Here is a list 7 moves you should make in order to create wealth;

Systematic investment plan or SIP is the keyword these days in the investment market. We have all just got over the ‘Tax’ period devoting a lot of our time towards managing the taxes and investing in tax-saving investments. This is the time to implement all the lessons learnt. Now is the time you invest in the ELSS funds and relieve yourself of the last-minute hassles for the upcoming year. Not only it helps in saving the taxes but also lets you enjoy good returns along with combating the market volatility.
According to financial experts, the short-term performance should not be a measurement criterion while mapping the ELSS fund returns. The lock-in period of three years is self-rewarding.

If you are enrolled for a provident fund contribution by your employer, this is time to ask for a bugger chunk deducted under the VPF i.e. voluntary provident fund. This earns the same return and tax-benefit as provident fund. VPF offers the maximum debt fund benefits at the minimum risks. If you compare the VPF returns to a bank FD, there happens to be a great deal of gain in case of VPF. Although many newly established banks are offering excellent returns on FDs, the post-tax returns come about to be quite less. This is not in the case of VPF.
And the most significant thing about VPF is that it is deducted from your monthly salary even before you get it in your hand, you will not even realize the amount being deducted afterwards.

This is the time most of us are getting that long-awaited-yearly bonus or increment. As the salary increase, so does our expectations, living standard and expenses but what remains constant or forgotten is the investments part. Longings never end, you need to get over them. If not all of it, invest a part of your bonus. Starting a SIP is not a major thing but growing your SIP counts. Make is habit if increasing the amount of your investment every year at the time of your increase and reap the benefits you wish to.
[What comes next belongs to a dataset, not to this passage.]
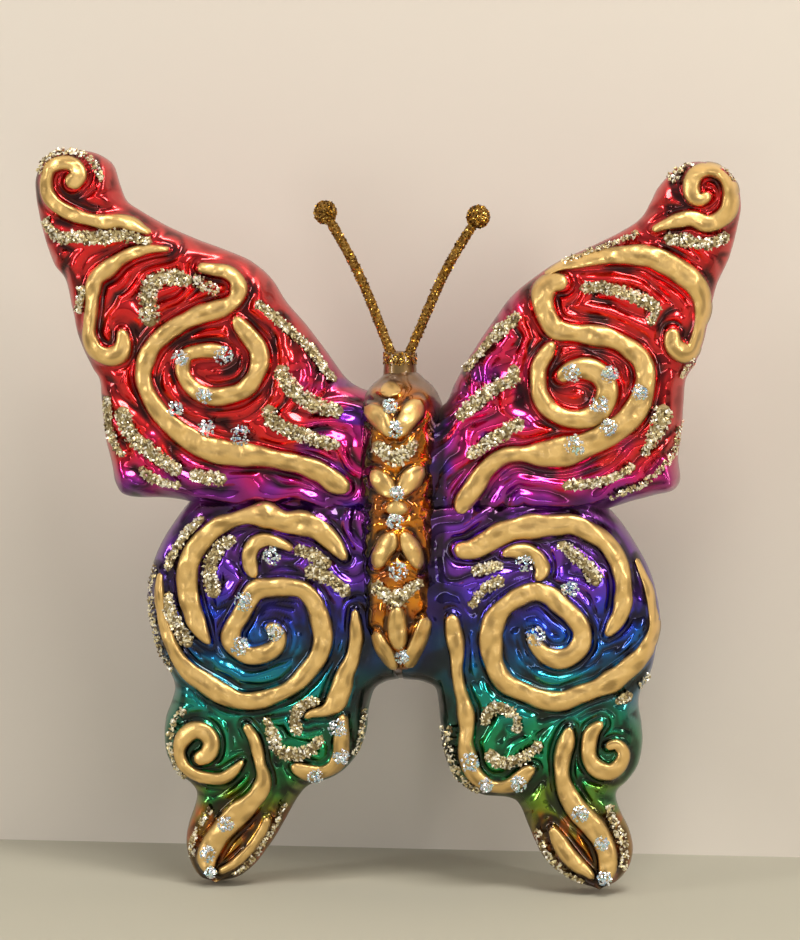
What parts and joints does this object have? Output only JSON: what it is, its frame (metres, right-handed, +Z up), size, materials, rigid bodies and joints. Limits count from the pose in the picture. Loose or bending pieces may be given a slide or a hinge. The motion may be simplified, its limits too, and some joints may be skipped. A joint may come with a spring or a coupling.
{
  "type": "clip-on butterfly ornament",
  "caption": "Silvered blown-glass butterfly ornament with raised gold scrolls, glitter, wire antennae and a sprung branch clip on its back.",
  "frame": {"origin": "centre of the clip's branch groove, where a twig of 3 mm radius is held", "axes": "+Z up through the head, -Y out of the decorated front, +X to the viewer's right along the groove"},
  "size_m": [0.1342, 0.0433, 0.1403],
  "materials": {
    "lacquered_glass": "silvered glass under clear red, magenta, blue, green and amber lacquers",
    "gold_relief": "satin gold paint on raised scrolls",
    "glitter": "coarse pale gold glitter in glue",
    "crystal_glitter": "iridescent white and blue crystal glitter",
    "antenna_glitter": "fine dark gold glitter",
    "bead_gold": "gold glitter over a bead",
    "wire_core": "plain wire",
    "plug_cork": "matt plug with set glue",
    "ferrule_metal": "thin gold-coloured tinplate",
    "leaf_steel": "pressed tinplate",
    "pin_steel": "plain steel",
    "spring_steel": "bright spring wire"
  },
  "bodies": {
    "ornament": {"antenna_bead_left": "bead_gold", "antenna_bead_right": "bead_gold", "antenna_coat_left": "antenna_glitter", "antenna_coat_right": "antenna_glitter", "antenna_wire_left": "wire_core", "antenna_wire_right": "wire_core", "body_gold_petals": "gold_relief", "body_surface_crystals": "crystal_glitter", "body_surface_glitter": "glitter", "clip_ferrule": "ferrule_metal", "clip_fixed_leaf": "leaf_steel", "clip_hinge_pin": "pin_steel", "clip_spring": "spring_steel", "clip_staple": "spring_steel", "glass_shell": "lacquered_glass", "left_forewing_edge_scroll": "gold_relief", "left_forewing_main_scroll": "gold_relief", "left_forewing_surface_crystals": "crystal_glitter", "left_forewing_surface_glitter": "glitter", "left_forewing_tip_scroll": "gold_relief", "left_hindwing_arc": "gold_relief", "left_hindwing_small_spiral": "gold_relief", "left_hindwing_spiral": "gold_relief", "left_hindwing_stem": "gold_relief", "left_hindwing_surface_crystals": "crystal_glitter", "left_hindwing_surface_glitter": "glitter", "left_hindwing_tail_leaf": "gold_relief", "neck_plug": "plug_cork", "right_forewing_edge_scroll": "gold_relief", "right_forewing_main_scroll": "gold_relief", "right_forewing_surface_crystals": "crystal_glitter", "right_forewing_surface_glitter": "glitter", "right_forewing_tip_scroll": "gold_relief", "right_hindwing_arc": "gold_relief", "right_hindwing_small_spiral": "gold_relief", "right_hindwing_spiral": "gold_relief", "right_hindwing_stem": "gold_relief", "right_hindwing_surface_crystals": "crystal_glitter", "right_hindwing_surface_glitter": "glitter", "right_hindwing_tail_leaf": "gold_relief"},
    "jaw": {"clip_moving_leaf": "leaf_steel"}
  },
  "joints": [
    {"name": "clip_hinge", "type": "hinge", "parent": "ornament", "child": "jaw", "pos_m": [0, 0, 0.013], "axis": [1, 0, 0], "range_deg": [0, 25], "stiffness_Nm_per_rad": 0.1, "springref_deg": -22.92, "deforming": ["clip_spring"]}
  ]
}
Nation pension scheme is an excellent initiative of the Government of India which empowers us to plan and save for our retirement. A 60% of the corpus deduction has been made tax-free in the NPS plan. This is the best scheme in market for retirement savings as per financial experts.
All you need is KYC compliance to open an NPS account. Simply get registered at the NPS portal and start investing through net banking in the eNPS account.

Although as I said earlier, it is the time to plan your taxes for the upcoming year but making all the investments you plan to right-away is not right. All the announcements made in the budget in month of February 2019 are effective as on April 1st but there are chances that some changes may occur in the full-year budget announced in July every year. It is advisable to save some of your plans for then.
For instance, people who fall under the below 5 lakh annual bracket need not make any tax-saving investments at all. So, wait for the final budget to be declared and be pro-active with your approach.
One thing to keep in mind this time is, not to make any lump sum investments which claim tax saving. You will need that flexibility if there are any changes announced in the July budget.

If you are some one whose salary goes slightly upwards of 5 Lakhs, this is the time you wait for the right moment and scheme. Be patient and vigilant while going for the tax-saving option. This is the time companies introduce newer schemes in connect with the newly introduced budget.

One of the best advice you may right now is to invest in your emergency g=funds. Emergency funds are those which can be redeemed or liquified immediately without implying much changes to your long-term investments. Ideally, 3-6 months salary should comprise your emergency fund depending upon the size of family and salary. Although these funds may yield very less or nominal returns, their function is to be accessible in the times of emergency. Make sure you invest in such funds only when it comes to setting aside the emergency funds.